Emanuel Boussios is a professor of sociology at the State University of New York’s Nassau Community College and a research consultant at Stony Brook University. Boussios completed his doctorate at Stony Brook University and his areas of research include war, terrorism, and presidential politics, all topics on which he has published extensively.

Athanassia Boussios is a Ph.D. candidate at Columbia University’s Teachers College in Mathematics Education. Her areas of interest include comparative education and curriculum reform, and her research could have a substantial impact on the educational reform movement in Greece and its neighboring European countries.

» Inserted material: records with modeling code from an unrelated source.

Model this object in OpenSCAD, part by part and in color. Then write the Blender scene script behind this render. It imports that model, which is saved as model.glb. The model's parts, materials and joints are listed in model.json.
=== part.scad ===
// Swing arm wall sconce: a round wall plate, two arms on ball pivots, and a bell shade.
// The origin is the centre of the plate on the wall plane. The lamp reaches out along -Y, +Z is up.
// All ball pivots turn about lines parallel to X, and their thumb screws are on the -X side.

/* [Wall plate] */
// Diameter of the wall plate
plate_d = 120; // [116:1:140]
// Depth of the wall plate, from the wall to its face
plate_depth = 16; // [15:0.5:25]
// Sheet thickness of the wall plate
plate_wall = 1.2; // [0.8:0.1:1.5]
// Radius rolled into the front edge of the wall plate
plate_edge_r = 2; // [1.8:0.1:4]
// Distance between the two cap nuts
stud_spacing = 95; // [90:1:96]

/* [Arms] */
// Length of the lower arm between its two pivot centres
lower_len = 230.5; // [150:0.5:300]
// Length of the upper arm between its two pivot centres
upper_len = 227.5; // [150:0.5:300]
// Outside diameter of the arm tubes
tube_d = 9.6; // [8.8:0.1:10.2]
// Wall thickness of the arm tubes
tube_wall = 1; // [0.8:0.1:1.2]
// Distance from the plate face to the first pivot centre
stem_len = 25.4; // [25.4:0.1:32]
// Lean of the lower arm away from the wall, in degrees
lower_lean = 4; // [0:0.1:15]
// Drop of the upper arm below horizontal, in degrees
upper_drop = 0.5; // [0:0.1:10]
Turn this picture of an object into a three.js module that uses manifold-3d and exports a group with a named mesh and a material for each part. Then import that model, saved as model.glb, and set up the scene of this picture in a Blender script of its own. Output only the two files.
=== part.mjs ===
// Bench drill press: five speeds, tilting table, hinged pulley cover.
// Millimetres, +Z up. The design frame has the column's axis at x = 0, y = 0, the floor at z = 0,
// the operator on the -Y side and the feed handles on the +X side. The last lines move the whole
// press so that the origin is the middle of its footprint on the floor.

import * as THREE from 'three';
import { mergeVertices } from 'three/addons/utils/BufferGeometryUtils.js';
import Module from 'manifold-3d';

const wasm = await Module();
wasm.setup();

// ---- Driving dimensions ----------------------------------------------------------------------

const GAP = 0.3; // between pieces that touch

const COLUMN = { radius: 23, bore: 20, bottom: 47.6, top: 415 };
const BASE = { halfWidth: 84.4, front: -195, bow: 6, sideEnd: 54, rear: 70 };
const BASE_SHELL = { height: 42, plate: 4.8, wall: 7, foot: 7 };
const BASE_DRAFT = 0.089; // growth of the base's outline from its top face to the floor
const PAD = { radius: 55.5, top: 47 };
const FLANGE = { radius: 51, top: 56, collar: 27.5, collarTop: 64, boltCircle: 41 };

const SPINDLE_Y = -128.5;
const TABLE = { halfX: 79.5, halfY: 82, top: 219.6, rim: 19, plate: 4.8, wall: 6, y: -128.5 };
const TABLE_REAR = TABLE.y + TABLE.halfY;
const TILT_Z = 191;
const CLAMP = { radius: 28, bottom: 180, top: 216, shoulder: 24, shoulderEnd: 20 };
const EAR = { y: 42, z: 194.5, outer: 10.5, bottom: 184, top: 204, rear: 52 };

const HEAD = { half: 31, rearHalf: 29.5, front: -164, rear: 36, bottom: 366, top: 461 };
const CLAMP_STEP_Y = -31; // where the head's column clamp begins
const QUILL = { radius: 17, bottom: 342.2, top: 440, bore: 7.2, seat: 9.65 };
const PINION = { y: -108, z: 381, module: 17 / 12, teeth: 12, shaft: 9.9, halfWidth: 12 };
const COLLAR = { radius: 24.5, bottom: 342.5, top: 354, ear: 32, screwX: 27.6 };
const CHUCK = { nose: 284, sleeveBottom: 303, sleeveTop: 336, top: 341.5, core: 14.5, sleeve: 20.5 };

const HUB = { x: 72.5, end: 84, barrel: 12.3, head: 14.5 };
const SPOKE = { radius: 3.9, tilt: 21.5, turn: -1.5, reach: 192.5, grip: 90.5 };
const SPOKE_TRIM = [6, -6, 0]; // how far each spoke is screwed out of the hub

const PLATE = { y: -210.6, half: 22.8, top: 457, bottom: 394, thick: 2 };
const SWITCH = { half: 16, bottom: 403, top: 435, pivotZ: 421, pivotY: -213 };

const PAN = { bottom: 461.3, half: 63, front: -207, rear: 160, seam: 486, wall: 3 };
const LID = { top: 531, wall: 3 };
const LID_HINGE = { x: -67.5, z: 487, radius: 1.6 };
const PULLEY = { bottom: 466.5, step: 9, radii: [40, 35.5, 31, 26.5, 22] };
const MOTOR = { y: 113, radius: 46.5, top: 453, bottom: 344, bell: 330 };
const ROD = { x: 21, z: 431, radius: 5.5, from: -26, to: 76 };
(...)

Jeffrey A. Kroessler is an associate professor in the Lloyd Sealy Library at John Jay College of Criminal Justice. His publications include The Greater New York Sports Chronology (2010) and contributions to the Encyclopedia of New York State (2005) and Robert Moses and the Modern City (2007).

Allison Manfra McGovern is a professional archaeologist and a doctoral student in anthropology at the Graduate Center of the City University of New York. Her dissertation research focuses on an historic-period Montaukett village site, called Indian Fields, in Montauk.

Joshua Ruff is Curator of History and Carriages at the Long Island Museum, Senior Lecturer of History at St. Joseph’s College, and Associate Editor of the Long Island History Journal. Mr. Ruff’s publications include articles for The Magazine Antiques, American History, and the LIHJ.

Stephen N. Sanfilippo has taught United States History at both the high school and college levels. He is also a researcher and performer of historic music. His Ph.D. in history is from Stony Brook University where his dissertation was titled “Whalemen’s Song: Lyrics and Masculinity in the Sag Harbor Whalefishery, 1840-1850.”